Computer Science homework is set once a fortnight. The majority of feedback will be electronic allowing both staff and students to monitor and improve as appropriate.

Computer Science at Key Stage 4

The Key Stage 3 curriculum allows for a smooth transition to GCSE or vocational courses at Key Stage 4. We offer two options at KS4 to cater for different interests and learning preferences. The Creative iMedia Level 1/2 course places a strong emphasis on using computer applications to solve problems while the GCSE Computer Science course focuses on understanding and developing new software and the heart of how a computer functions.

GCSE Computer Science

GCSE Computer Science builds on the foundation of knowledge acquired at Key Stage 3. Students develop programming and problem-solving skills throughout the course in preparation for completion of a number of programming challenges.

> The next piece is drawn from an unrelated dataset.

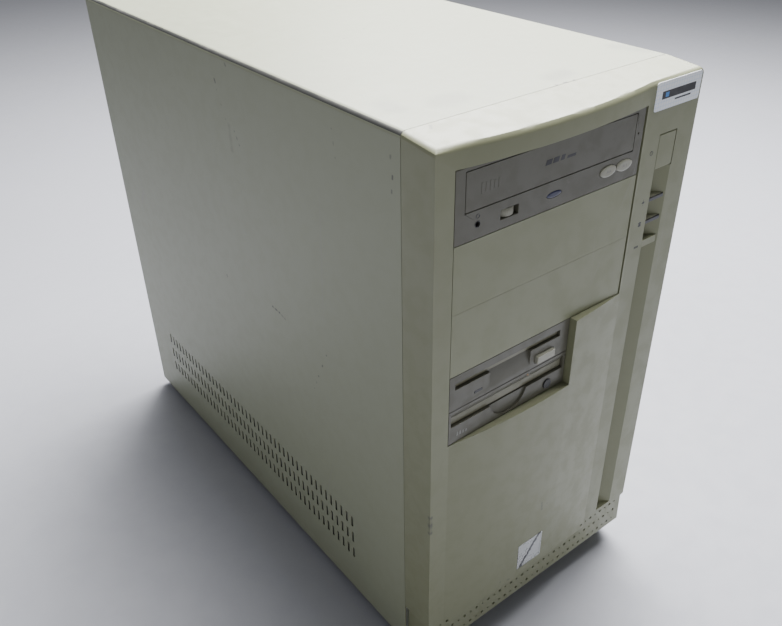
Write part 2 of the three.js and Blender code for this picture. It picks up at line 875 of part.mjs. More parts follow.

For the theory-based examination, students study key topic areas including Systems Architecture; Networking and Protocols; Systems Security; Systems Software; Computational Thinking; Programming Techniques; Computational Logic; Data Representation; and Ethical, Legal, Cultural and Environmental Concerns.

OCR GCSE Computer Science Specification

Creative iMedia Level 1/2 Award/Certificate

The Creative iMedia Certificate equips students with the wide range of knowledge and skills needed to work in the creative digital media sector. They will cover pre-production skills (written exam) and undertake coursework covering: creating digital graphics, designing a game concept, and developing digital games.

OCR Creative iMedia Level 1/2 Specification

Computer Science at Key Stage 5

At Key Stage 5, students can study A Level Computing. The emphasis is on computational thinking and the course is aimed at students who wish to develop a logical approach to solving problems and understanding the ways in which computer systems are developed. The AQA Computer Science course offers students’ knowledge and skills in Data structures; Problem solving; Theory of computation; Data representation; Computer systems; Computer organisation and architecture; Consequences of uses of computing; and Communication and networking.

Students are assessed on their ability to program, as well as their theoretical knowledge of computer science.

AQA AS and A Level Computer Science Specification

Enrichment

Every year, selected Year 9 students attend Computer Science Masterclasses at Queen Mary University on Saturday mornings for six weeks.